__STORED DATA__

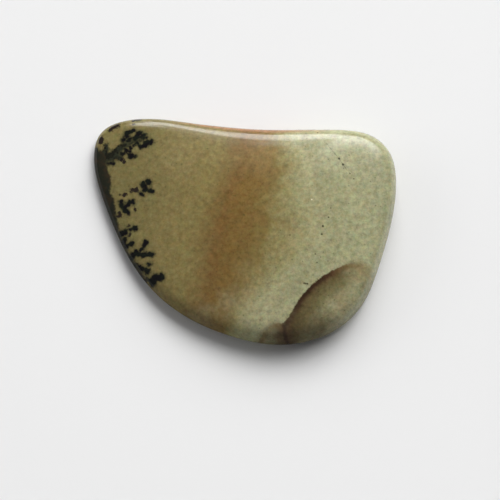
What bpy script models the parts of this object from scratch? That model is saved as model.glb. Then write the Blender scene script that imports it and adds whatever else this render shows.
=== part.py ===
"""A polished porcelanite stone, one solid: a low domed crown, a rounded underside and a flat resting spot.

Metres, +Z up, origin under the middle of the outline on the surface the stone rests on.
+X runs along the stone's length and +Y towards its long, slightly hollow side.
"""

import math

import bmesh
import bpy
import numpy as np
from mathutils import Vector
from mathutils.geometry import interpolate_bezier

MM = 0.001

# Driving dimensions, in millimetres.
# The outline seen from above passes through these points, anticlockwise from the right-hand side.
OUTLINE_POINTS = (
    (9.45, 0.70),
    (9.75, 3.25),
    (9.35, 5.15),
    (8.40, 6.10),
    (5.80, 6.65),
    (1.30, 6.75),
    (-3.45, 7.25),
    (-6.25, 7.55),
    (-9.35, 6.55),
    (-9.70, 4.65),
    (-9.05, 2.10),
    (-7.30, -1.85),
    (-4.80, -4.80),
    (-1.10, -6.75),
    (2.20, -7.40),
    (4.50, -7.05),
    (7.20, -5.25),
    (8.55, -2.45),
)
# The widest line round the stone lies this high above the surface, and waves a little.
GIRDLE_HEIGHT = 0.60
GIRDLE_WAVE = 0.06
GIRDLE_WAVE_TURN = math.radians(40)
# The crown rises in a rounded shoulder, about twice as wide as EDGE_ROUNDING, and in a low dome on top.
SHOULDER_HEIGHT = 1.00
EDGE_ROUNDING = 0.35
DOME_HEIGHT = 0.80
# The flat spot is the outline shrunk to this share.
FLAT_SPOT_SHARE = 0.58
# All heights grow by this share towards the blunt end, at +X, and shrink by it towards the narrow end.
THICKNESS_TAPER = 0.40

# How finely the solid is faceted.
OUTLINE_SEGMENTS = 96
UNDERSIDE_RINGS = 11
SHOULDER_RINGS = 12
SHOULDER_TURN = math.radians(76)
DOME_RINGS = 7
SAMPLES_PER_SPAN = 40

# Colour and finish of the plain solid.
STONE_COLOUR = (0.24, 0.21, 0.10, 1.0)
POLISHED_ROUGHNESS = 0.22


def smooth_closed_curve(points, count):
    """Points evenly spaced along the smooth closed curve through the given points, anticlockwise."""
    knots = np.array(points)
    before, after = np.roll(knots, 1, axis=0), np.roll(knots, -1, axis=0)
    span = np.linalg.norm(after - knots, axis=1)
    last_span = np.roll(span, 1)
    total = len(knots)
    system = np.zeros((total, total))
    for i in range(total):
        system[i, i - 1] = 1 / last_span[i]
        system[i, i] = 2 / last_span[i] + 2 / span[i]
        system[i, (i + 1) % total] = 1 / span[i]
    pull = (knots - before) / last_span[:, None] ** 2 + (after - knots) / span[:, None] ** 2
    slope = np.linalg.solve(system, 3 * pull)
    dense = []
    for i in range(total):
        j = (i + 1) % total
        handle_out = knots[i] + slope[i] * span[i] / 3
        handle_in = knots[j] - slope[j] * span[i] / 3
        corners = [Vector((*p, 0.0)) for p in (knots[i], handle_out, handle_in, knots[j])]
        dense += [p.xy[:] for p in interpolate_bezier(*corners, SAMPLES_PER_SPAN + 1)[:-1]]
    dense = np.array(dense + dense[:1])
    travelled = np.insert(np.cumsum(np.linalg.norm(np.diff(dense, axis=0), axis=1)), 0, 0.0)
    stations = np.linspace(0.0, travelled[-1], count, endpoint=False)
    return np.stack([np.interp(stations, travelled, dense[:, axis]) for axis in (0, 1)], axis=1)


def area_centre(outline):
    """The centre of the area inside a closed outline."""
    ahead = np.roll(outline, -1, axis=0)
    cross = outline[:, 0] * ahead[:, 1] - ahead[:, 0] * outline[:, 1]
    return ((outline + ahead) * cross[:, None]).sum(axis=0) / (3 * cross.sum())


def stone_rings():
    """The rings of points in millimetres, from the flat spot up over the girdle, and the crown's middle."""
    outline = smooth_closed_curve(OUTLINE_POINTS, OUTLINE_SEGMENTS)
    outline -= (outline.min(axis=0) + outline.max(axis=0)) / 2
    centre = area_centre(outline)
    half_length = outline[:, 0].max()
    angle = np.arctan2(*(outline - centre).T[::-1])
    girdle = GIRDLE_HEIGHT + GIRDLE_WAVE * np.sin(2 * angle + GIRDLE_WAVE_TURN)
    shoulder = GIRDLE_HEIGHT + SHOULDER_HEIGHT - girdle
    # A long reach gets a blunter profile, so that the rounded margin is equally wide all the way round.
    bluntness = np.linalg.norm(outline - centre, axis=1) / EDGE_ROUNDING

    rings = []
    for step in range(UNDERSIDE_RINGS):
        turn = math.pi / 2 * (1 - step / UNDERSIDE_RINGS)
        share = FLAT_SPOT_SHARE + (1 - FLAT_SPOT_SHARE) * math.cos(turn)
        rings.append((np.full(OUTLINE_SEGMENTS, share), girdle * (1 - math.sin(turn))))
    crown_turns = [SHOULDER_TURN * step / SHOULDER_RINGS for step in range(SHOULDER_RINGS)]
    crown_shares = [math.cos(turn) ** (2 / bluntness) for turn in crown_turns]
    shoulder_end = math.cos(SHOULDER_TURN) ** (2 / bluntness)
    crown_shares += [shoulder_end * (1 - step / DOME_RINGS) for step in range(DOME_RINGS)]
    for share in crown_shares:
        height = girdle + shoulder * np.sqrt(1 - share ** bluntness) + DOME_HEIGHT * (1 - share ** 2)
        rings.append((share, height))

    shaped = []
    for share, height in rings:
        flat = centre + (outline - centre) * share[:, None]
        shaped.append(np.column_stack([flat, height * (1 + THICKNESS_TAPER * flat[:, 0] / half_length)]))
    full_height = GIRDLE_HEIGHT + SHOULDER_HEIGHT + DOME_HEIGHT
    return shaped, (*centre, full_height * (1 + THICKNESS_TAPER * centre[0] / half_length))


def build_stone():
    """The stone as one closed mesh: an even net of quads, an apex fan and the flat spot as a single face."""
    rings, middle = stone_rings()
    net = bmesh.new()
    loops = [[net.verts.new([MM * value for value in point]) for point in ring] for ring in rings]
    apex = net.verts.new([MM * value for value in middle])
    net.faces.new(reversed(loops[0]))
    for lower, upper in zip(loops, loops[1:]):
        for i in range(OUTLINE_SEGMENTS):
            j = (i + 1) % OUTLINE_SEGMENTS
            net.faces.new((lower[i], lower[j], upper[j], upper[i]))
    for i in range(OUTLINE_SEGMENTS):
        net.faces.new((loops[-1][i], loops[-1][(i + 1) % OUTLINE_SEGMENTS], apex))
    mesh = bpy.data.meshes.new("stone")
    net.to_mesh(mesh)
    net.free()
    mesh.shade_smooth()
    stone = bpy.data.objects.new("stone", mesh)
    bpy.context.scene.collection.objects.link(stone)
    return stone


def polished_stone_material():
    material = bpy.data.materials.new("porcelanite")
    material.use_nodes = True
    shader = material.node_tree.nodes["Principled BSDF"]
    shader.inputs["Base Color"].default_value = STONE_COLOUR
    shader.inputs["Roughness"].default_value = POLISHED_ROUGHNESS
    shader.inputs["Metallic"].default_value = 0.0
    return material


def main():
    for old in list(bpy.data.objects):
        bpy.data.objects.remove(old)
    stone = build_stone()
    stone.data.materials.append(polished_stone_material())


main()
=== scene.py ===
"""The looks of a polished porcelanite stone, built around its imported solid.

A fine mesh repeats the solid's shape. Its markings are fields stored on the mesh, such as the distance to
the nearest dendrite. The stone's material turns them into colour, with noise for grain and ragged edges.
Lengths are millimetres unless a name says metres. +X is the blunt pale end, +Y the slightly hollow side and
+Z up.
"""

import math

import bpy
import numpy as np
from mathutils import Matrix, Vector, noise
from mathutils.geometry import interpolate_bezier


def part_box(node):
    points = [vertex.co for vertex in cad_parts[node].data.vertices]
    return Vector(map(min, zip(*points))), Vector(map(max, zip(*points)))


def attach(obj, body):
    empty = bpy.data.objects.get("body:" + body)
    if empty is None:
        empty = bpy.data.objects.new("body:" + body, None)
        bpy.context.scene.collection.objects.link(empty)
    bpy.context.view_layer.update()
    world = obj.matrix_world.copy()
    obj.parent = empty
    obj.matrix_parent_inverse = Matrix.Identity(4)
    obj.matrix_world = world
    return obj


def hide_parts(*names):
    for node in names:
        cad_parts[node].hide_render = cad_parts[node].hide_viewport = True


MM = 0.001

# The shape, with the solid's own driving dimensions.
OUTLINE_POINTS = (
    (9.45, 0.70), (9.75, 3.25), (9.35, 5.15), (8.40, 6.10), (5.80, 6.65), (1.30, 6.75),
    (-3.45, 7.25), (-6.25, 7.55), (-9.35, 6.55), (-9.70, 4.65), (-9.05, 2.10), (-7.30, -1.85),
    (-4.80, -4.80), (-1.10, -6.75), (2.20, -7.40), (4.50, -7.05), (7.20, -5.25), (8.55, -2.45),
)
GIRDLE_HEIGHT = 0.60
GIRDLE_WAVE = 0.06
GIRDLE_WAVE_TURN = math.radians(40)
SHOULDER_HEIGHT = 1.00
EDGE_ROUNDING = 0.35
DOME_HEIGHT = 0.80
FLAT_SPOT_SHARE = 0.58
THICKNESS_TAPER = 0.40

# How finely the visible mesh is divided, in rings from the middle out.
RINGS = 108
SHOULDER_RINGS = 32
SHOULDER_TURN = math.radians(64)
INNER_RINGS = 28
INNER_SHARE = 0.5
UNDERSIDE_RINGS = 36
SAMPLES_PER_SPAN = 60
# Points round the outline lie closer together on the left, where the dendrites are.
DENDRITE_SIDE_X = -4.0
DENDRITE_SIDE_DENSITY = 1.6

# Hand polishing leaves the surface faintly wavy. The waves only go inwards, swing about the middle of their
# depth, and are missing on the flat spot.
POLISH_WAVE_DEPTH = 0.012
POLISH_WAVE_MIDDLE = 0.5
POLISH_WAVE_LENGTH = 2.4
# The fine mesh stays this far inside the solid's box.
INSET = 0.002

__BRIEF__
Look at the material above and copy, word for word, its lines from the first through the one containing "POLISHED_ROUGHNESS = 0.22".

__TASK RESPONSE__
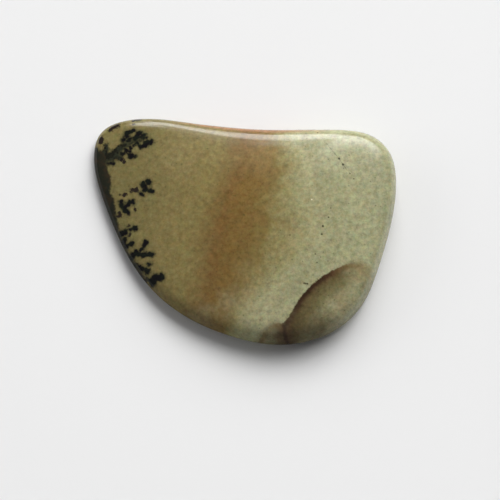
What bpy script models the parts of this object from scratch? That model is saved as model.glb. Then write the Blender scene script that imports it and adds whatever else this render shows.
=== part.py ===
"""A polished porcelanite stone, one solid: a low domed crown, a rounded underside and a flat resting spot.

Metres, +Z up, origin under the middle of the outline on the surface the stone rests on.
+X runs along the stone's length and +Y towards its long, slightly hollow side.
"""

import math

import bmesh
import bpy
import numpy as np
from mathutils import Vector
from mathutils.geometry import interpolate_bezier

MM = 0.001

# Driving dimensions, in millimetres.
# The outline seen from above passes through these points, anticlockwise from the right-hand side.
OUTLINE_POINTS = (
    (9.45, 0.70),
    (9.75, 3.25),
    (9.35, 5.15),
    (8.40, 6.10),
    (5.80, 6.65),
    (1.30, 6.75),
    (-3.45, 7.25),
    (-6.25, 7.55),
    (-9.35, 6.55),
    (-9.70, 4.65),
    (-9.05, 2.10),
    (-7.30, -1.85),
    (-4.80, -4.80),
    (-1.10, -6.75),
    (2.20, -7.40),
    (4.50, -7.05),
    (7.20, -5.25),
    (8.55, -2.45),
)
# The widest line round the stone lies this high above the surface, and waves a little.
GIRDLE_HEIGHT = 0.60
GIRDLE_WAVE = 0.06
GIRDLE_WAVE_TURN = math.radians(40)
# The crown rises in a rounded shoulder, about twice as wide as EDGE_ROUNDING, and in a low dome on top.
SHOULDER_HEIGHT = 1.00
EDGE_ROUNDING = 0.35
DOME_HEIGHT = 0.80
# The flat spot is the outline shrunk to this share.
FLAT_SPOT_SHARE = 0.58
# All heights grow by this share towards the blunt end, at +X, and shrink by it towards the narrow end.
THICKNESS_TAPER = 0.40

# How finely the solid is faceted.
OUTLINE_SEGMENTS = 96
UNDERSIDE_RINGS = 11
SHOULDER_RINGS = 12
SHOULDER_TURN = math.radians(76)
DOME_RINGS = 7
SAMPLES_PER_SPAN = 40

# Colour and finish of the plain solid.
STONE_COLOUR = (0.24, 0.21, 0.10, 1.0)
POLISHED_ROUGHNESS = 0.22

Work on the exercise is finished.